> EXCERPTED RECORDS
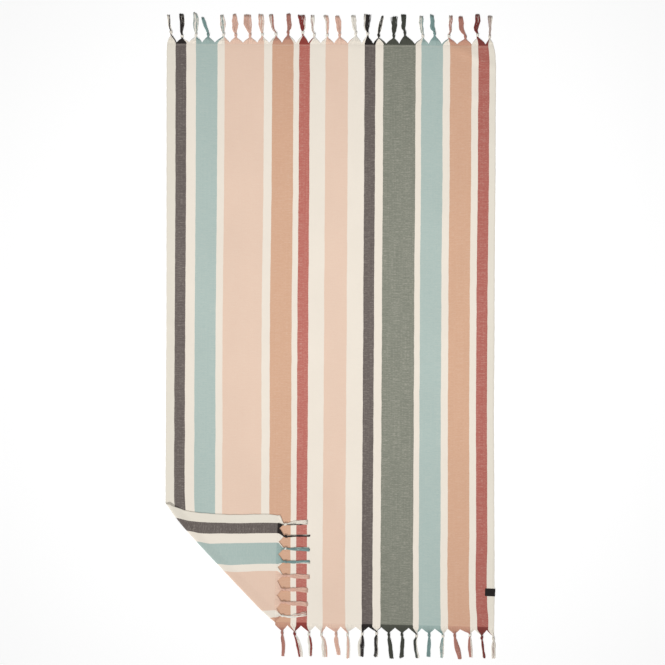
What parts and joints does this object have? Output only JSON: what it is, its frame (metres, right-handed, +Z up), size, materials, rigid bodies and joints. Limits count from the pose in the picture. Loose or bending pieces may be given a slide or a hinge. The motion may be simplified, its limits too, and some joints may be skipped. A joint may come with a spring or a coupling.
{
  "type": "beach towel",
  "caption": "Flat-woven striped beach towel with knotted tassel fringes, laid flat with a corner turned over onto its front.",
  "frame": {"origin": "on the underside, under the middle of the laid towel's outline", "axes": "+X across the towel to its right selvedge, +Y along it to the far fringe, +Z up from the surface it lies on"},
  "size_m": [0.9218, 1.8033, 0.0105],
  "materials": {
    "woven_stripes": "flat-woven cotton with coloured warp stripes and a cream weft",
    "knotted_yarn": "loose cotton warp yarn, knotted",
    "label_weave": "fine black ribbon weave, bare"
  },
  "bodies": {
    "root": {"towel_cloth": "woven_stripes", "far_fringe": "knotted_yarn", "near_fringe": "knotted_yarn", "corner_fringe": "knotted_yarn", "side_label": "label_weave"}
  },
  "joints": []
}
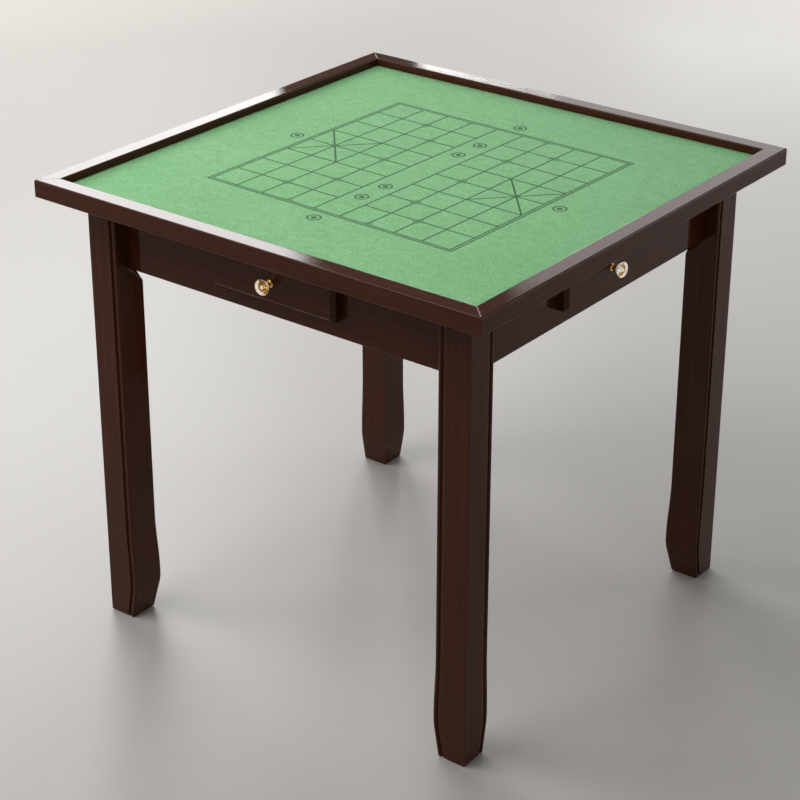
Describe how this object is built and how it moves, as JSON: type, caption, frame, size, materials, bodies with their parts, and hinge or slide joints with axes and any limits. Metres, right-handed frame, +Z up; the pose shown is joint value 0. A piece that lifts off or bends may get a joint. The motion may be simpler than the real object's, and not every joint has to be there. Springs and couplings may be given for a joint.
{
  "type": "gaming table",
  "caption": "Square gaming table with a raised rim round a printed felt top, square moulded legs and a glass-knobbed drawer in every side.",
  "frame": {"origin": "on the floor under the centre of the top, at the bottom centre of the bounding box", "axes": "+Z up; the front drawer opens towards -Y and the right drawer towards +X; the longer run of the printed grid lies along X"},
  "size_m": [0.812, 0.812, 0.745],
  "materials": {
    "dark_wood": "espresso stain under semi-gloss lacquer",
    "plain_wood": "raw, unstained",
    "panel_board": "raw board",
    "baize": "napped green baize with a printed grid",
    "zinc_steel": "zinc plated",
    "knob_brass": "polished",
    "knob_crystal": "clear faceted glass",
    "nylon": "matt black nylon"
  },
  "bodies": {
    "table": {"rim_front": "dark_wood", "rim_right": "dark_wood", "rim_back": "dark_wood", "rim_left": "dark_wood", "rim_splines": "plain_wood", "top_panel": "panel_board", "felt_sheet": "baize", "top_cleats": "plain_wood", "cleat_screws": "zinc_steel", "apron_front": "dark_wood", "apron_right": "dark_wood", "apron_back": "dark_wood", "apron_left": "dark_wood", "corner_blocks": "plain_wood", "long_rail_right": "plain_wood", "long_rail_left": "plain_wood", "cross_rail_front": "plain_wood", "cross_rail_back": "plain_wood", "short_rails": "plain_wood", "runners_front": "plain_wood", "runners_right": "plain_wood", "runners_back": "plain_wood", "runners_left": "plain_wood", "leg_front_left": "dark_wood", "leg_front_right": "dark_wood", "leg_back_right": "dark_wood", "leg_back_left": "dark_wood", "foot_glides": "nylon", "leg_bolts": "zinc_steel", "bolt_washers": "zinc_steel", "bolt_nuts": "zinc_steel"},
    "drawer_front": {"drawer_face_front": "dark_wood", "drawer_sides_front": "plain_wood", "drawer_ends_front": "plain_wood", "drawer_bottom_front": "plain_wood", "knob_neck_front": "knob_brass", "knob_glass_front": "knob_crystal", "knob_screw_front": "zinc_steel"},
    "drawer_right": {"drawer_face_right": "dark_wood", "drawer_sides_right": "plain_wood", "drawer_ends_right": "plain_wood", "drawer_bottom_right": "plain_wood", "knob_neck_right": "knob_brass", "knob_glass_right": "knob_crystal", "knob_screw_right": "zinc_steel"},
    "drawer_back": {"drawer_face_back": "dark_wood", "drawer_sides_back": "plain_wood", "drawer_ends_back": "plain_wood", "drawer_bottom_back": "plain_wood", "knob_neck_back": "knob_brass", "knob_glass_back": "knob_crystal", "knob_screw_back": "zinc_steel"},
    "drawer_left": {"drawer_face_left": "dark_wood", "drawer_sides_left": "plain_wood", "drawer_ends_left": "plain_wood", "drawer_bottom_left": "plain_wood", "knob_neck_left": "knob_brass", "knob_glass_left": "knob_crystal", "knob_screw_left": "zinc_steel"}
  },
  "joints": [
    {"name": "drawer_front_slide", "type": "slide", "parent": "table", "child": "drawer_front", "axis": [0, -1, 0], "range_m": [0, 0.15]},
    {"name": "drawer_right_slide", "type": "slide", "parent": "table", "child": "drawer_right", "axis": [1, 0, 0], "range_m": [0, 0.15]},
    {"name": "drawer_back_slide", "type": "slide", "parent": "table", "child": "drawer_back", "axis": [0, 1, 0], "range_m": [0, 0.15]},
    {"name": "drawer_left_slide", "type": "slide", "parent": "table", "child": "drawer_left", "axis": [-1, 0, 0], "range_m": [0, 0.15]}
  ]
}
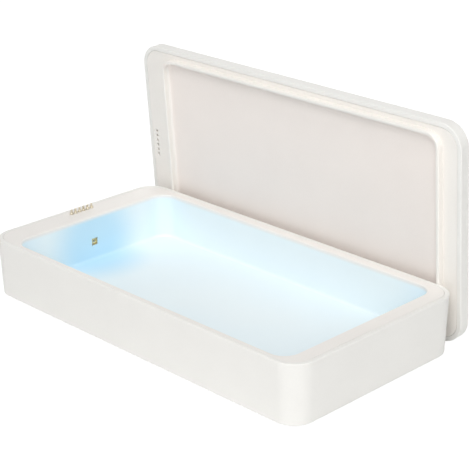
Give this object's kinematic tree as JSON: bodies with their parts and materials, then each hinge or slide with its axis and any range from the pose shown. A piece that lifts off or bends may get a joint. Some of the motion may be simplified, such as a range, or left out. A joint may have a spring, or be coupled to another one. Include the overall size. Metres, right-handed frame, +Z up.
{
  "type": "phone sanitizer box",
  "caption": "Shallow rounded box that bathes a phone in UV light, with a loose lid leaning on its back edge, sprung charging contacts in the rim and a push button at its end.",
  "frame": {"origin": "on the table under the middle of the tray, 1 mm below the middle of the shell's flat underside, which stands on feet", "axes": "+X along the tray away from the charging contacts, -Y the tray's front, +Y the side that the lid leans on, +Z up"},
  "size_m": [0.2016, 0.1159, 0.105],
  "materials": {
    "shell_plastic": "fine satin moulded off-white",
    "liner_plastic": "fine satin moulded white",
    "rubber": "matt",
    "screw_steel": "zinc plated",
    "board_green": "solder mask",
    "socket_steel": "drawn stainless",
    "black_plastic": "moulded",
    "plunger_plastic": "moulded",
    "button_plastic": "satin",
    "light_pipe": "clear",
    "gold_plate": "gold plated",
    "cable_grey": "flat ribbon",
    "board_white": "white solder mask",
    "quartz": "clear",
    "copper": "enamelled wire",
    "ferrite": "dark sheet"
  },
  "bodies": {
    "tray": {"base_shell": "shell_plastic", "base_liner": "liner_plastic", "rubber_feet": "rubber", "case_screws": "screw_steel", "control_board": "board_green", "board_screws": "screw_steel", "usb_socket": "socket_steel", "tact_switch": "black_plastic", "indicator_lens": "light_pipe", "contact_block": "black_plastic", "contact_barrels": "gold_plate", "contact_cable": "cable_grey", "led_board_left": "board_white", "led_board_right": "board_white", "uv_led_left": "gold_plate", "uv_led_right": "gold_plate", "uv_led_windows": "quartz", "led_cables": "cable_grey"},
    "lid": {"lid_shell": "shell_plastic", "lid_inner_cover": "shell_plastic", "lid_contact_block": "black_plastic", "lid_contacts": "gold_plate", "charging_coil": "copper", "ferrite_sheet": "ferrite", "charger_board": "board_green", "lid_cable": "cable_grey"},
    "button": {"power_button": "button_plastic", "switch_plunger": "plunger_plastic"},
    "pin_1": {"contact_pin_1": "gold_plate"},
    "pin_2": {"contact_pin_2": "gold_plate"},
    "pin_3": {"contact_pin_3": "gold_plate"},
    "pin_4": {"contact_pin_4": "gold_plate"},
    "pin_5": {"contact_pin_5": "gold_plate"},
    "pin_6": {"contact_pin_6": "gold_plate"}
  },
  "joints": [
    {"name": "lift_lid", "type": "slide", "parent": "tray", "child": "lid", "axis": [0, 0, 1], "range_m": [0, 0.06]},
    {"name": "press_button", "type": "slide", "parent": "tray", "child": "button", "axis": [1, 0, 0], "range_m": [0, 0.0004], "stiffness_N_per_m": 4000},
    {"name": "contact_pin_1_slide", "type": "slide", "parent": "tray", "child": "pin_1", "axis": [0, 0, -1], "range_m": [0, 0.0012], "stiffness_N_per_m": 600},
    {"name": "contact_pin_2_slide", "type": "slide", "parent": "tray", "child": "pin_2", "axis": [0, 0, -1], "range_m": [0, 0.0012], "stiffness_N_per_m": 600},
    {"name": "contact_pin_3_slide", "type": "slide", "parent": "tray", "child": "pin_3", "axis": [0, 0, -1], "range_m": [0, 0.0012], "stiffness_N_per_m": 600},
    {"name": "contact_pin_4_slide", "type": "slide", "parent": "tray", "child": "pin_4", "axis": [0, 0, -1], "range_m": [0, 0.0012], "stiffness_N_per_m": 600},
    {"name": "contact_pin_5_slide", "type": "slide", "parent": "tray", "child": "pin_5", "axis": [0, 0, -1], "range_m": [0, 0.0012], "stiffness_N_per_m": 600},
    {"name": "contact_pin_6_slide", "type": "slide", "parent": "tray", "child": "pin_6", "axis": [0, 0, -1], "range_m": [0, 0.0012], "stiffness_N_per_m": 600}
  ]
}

> EXERCISE REQUIREMENTS
Tally up how many lines in the preceding listing contain the word "their". Give nothing but the number.

> RESULT BELOW
2